GIVEN TASK:
Copy exactly the lines of the material below that run from the one containing "front_panel();" through the one containing "obj.matrix_parent_inverse = Matrix.Identity(4)". Copy no other lines.

---*---

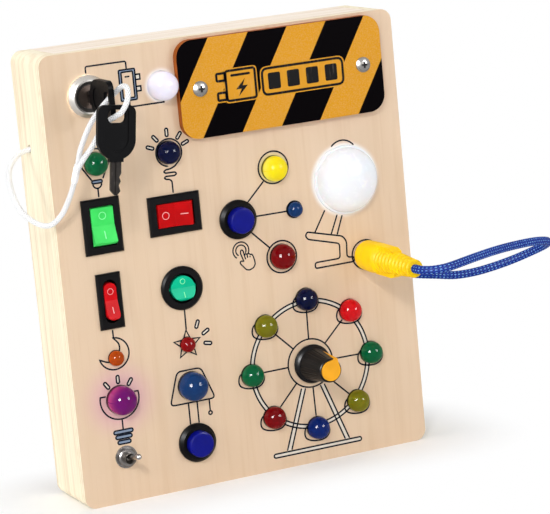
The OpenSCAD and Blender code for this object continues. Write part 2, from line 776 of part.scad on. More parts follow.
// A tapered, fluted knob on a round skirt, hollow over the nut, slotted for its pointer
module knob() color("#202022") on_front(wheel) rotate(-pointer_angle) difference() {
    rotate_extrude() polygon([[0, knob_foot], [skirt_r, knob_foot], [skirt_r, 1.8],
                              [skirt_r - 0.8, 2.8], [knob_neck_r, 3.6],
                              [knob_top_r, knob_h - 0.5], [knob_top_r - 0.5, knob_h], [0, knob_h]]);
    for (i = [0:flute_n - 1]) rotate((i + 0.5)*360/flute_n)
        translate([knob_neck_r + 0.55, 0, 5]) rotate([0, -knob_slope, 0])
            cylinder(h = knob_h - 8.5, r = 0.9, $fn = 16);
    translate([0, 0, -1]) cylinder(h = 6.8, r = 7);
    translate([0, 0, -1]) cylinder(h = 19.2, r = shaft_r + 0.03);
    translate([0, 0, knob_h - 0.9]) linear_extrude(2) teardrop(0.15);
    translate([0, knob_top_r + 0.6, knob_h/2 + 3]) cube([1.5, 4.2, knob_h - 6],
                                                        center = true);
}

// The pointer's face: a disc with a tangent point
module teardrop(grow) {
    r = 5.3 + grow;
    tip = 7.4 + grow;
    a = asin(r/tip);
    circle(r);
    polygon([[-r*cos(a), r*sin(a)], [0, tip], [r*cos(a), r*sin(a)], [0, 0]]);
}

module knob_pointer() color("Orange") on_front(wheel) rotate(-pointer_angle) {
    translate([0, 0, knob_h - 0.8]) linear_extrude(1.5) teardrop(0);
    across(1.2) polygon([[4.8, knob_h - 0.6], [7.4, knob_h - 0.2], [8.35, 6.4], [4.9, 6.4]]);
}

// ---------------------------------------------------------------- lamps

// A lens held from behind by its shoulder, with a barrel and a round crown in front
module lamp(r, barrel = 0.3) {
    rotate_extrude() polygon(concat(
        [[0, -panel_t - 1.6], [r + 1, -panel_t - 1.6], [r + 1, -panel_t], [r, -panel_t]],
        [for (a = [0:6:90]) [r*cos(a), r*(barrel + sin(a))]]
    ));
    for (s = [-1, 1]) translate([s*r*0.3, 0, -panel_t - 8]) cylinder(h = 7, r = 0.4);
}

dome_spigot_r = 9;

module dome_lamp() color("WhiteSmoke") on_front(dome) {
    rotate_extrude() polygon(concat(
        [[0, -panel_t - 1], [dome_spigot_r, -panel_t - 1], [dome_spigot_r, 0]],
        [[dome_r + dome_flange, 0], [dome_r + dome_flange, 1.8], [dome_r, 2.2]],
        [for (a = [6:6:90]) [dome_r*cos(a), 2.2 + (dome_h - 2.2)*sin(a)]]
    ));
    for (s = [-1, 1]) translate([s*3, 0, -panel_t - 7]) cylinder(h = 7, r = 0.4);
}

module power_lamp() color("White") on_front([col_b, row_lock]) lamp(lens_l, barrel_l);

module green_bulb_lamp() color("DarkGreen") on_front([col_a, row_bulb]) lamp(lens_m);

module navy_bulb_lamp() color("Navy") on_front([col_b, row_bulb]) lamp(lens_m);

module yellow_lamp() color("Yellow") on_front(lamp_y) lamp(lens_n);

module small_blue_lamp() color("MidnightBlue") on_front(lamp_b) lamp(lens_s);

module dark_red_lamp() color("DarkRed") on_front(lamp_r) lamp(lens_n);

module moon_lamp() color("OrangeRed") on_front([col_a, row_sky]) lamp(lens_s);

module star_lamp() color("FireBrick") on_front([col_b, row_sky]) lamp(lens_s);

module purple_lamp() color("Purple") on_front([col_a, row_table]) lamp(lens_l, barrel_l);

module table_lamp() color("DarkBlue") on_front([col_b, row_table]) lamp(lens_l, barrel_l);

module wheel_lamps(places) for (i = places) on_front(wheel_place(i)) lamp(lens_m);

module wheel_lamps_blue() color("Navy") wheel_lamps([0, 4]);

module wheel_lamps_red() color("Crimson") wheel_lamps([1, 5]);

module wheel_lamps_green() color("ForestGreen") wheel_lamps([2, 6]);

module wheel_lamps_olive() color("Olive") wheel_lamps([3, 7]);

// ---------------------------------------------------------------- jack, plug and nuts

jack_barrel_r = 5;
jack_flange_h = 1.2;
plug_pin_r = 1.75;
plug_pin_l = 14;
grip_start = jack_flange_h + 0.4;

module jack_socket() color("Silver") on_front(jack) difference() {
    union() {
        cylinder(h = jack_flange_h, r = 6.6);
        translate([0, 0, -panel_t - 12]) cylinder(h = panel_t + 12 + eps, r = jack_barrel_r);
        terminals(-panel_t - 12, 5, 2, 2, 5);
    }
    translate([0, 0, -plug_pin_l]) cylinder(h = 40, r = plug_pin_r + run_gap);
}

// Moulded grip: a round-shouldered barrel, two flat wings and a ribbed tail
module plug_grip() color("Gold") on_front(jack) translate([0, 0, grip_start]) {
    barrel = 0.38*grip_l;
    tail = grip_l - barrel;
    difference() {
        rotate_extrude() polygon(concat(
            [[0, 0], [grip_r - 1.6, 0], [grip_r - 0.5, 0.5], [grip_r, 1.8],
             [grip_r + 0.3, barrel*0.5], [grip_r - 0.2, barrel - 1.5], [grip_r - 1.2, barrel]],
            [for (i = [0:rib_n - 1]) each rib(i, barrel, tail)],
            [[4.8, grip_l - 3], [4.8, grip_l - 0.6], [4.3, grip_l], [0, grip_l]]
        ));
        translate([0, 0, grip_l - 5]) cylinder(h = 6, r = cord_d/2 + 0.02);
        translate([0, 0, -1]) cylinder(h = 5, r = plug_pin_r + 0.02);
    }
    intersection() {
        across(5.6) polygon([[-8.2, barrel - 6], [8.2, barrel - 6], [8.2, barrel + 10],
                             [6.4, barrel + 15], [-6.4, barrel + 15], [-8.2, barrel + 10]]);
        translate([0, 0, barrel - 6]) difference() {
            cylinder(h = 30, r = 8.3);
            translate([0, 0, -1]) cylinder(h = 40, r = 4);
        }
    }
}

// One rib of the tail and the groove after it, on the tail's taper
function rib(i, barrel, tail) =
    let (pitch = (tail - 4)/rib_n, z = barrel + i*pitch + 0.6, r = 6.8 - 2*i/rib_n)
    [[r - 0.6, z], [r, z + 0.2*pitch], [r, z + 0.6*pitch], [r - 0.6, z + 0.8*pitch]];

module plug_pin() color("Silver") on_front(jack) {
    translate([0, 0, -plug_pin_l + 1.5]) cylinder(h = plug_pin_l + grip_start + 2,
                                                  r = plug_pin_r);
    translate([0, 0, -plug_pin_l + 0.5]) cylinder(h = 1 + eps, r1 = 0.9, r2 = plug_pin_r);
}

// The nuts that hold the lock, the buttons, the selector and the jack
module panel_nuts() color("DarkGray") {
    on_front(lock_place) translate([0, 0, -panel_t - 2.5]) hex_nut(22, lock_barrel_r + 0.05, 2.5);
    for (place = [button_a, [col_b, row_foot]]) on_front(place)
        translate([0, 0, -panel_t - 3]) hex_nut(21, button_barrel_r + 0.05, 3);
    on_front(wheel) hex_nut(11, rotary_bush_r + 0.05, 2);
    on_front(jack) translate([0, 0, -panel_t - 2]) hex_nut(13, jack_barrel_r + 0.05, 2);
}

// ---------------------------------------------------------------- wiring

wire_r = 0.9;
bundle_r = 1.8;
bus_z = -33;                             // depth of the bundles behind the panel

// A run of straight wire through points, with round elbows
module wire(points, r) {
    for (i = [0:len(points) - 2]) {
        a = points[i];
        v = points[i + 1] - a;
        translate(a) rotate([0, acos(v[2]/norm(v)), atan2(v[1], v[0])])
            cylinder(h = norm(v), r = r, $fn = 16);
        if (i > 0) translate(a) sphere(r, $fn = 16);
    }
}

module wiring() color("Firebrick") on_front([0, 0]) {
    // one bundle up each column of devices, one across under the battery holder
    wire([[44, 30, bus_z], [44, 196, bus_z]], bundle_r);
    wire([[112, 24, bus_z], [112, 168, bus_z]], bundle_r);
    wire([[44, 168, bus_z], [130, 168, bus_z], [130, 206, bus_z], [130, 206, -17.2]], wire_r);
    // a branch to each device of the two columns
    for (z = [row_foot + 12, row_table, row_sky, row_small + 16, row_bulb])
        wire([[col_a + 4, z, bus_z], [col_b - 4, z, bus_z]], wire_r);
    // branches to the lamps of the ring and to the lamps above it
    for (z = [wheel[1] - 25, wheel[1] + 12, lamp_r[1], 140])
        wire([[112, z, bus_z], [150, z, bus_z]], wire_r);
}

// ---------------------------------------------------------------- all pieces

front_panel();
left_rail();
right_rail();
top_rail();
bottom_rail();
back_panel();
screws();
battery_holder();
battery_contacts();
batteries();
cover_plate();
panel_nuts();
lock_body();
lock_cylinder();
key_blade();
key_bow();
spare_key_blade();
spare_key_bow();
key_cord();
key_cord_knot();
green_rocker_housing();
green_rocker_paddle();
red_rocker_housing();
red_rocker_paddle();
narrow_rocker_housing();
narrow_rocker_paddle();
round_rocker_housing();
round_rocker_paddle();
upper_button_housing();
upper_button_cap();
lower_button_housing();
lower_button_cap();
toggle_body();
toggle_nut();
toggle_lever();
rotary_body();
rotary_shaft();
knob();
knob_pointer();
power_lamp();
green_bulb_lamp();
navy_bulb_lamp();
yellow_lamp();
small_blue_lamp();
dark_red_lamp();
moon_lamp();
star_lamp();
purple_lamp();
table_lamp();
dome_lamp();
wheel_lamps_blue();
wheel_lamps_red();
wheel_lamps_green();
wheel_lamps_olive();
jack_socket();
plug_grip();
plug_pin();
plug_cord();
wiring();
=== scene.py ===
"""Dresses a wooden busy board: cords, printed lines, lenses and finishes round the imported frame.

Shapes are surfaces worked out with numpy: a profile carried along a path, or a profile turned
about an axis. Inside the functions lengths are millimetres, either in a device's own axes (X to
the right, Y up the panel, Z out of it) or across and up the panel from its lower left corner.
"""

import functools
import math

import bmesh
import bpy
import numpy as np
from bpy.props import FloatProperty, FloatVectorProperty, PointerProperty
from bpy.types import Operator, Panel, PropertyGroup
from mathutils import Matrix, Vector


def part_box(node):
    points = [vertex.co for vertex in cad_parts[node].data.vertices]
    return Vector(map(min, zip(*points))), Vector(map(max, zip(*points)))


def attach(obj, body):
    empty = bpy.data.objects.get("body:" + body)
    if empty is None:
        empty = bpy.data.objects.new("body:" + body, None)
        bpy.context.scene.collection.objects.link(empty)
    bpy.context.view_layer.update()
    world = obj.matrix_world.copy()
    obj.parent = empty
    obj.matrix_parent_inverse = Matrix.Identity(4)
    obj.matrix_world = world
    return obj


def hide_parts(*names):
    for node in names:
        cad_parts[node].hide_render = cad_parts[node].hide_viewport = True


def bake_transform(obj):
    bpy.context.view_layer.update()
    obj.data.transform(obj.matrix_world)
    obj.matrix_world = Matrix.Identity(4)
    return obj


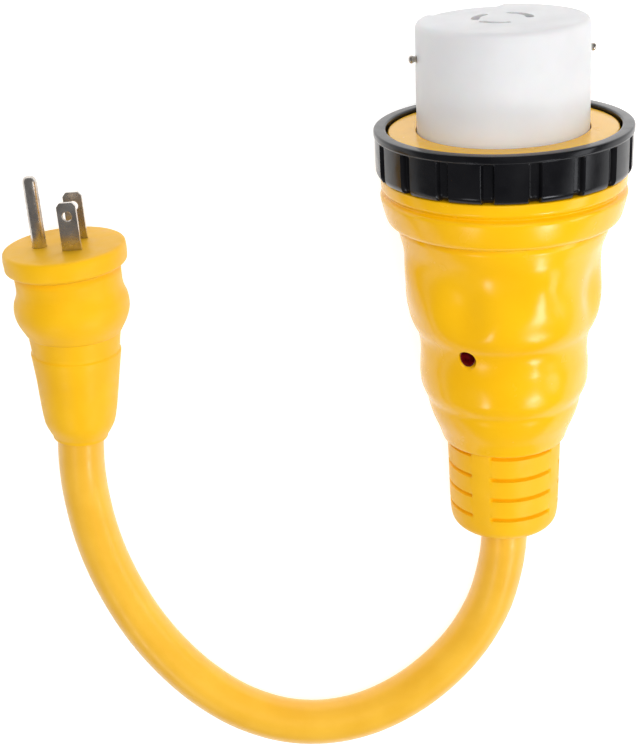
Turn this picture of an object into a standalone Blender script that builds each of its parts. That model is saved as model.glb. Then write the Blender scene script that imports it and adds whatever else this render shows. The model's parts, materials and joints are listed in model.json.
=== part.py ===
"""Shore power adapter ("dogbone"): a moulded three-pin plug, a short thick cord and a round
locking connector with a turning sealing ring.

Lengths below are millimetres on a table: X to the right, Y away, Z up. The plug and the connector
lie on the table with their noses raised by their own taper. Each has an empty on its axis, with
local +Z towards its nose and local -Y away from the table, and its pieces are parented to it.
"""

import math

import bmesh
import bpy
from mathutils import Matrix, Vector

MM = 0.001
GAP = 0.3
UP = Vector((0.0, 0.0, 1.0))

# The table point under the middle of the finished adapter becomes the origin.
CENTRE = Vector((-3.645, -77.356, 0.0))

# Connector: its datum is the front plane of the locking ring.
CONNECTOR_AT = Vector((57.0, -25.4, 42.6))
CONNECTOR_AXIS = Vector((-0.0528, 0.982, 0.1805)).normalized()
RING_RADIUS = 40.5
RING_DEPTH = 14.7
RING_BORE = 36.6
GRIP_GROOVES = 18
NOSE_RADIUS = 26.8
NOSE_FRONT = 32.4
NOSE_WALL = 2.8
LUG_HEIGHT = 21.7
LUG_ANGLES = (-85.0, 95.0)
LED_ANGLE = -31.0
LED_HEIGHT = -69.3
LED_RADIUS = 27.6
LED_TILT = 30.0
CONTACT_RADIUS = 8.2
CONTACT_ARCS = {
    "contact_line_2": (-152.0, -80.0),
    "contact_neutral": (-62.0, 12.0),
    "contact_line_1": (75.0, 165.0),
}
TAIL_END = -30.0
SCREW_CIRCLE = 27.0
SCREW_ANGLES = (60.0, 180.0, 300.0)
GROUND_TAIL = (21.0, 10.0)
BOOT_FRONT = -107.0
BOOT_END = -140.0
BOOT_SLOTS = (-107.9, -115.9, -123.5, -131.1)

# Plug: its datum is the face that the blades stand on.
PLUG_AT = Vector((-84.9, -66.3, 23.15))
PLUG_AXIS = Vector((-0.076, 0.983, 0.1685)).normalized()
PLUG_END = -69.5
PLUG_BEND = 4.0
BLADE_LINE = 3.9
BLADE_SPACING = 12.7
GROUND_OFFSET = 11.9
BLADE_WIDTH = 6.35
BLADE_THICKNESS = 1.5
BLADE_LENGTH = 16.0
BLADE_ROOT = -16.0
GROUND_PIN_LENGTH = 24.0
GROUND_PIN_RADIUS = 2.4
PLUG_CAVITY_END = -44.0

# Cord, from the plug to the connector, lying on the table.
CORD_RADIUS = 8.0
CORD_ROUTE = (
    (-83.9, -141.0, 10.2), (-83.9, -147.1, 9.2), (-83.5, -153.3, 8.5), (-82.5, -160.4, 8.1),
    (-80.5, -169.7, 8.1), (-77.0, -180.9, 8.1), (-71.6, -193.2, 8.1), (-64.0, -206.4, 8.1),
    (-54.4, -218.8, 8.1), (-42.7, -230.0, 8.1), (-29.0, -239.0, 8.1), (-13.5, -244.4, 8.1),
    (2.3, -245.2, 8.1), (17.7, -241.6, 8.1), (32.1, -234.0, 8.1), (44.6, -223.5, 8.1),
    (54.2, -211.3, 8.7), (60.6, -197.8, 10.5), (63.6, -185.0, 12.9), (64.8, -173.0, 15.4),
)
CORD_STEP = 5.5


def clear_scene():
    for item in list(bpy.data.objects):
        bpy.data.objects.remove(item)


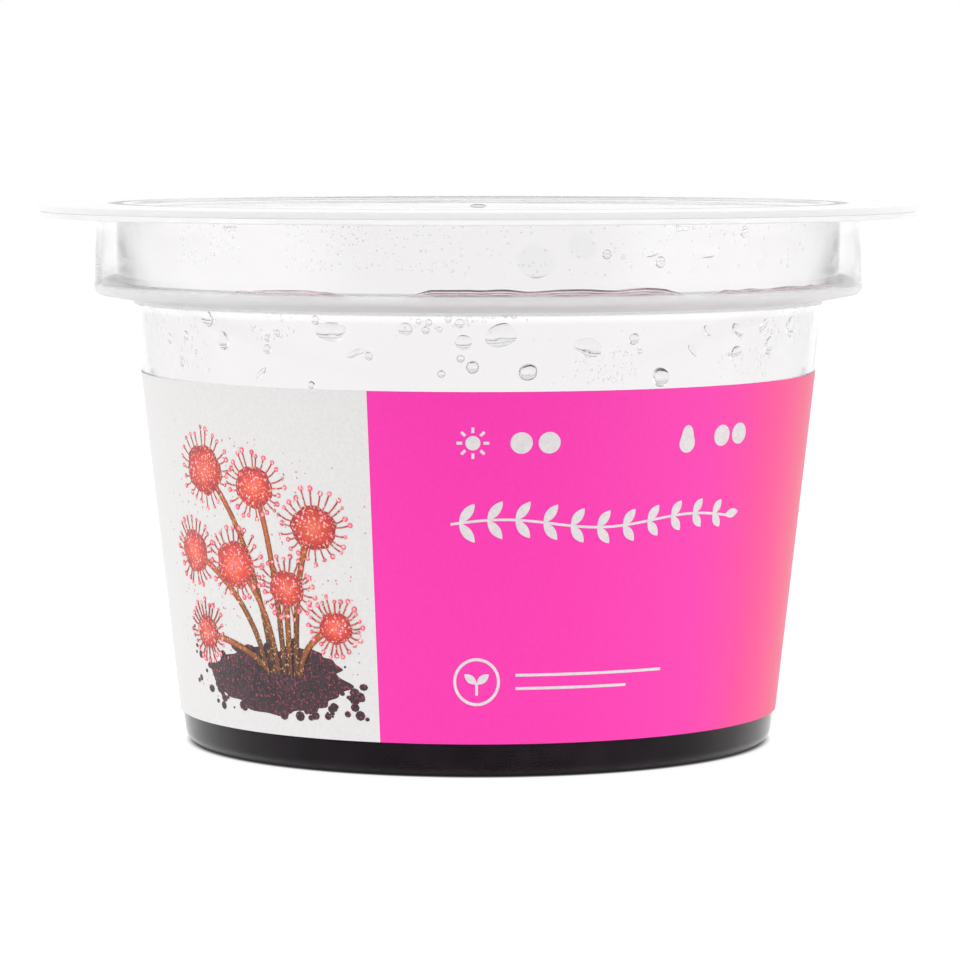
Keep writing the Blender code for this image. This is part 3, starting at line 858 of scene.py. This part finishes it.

---*---

FINISHED EXERCISE:
front_panel();
left_rail();
right_rail();
top_rail();
bottom_rail();
back_panel();
screws();
battery_holder();
battery_contacts();
batteries();
cover_plate();
panel_nuts();
lock_body();
lock_cylinder();
key_blade();
key_bow();
spare_key_blade();
spare_key_bow();
key_cord();
key_cord_knot();
green_rocker_housing();
green_rocker_paddle();
red_rocker_housing();
red_rocker_paddle();
narrow_rocker_housing();
narrow_rocker_paddle();
round_rocker_housing();
round_rocker_paddle();
upper_button_housing();
upper_button_cap();
lower_button_housing();
lower_button_cap();
toggle_body();
toggle_nut();
toggle_lever();
rotary_body();
rotary_shaft();
knob();
knob_pointer();
power_lamp();
green_bulb_lamp();
navy_bulb_lamp();
yellow_lamp();
small_blue_lamp();
dark_red_lamp();
moon_lamp();
star_lamp();
purple_lamp();
table_lamp();
dome_lamp();
wheel_lamps_blue();
wheel_lamps_red();
wheel_lamps_green();
wheel_lamps_olive();
jack_socket();
plug_grip();
plug_pin();
plug_cord();
wiring();
=== scene.py ===
"""Dresses a wooden busy board: cords, printed lines, lenses and finishes round the imported frame.

Shapes are surfaces worked out with numpy: a profile carried along a path, or a profile turned
about an axis. Inside the functions lengths are millimetres, either in a device's own axes (X to
the right, Y up the panel, Z out of it) or across and up the panel from its lower left corner.
"""

import functools
import math

import bmesh
import bpy
import numpy as np
from bpy.props import FloatProperty, FloatVectorProperty, PointerProperty
from bpy.types import Operator, Panel, PropertyGroup
from mathutils import Matrix, Vector


def part_box(node):
    points = [vertex.co for vertex in cad_parts[node].data.vertices]
    return Vector(map(min, zip(*points))), Vector(map(max, zip(*points)))


def attach(obj, body):
    empty = bpy.data.objects.get("body:" + body)
    if empty is None:
        empty = bpy.data.objects.new("body:" + body, None)
        bpy.context.scene.collection.objects.link(empty)
    bpy.context.view_layer.update()
    world = obj.matrix_world.copy()
    obj.parent = empty
    obj.matrix_parent_inverse = Matrix.Identity(4)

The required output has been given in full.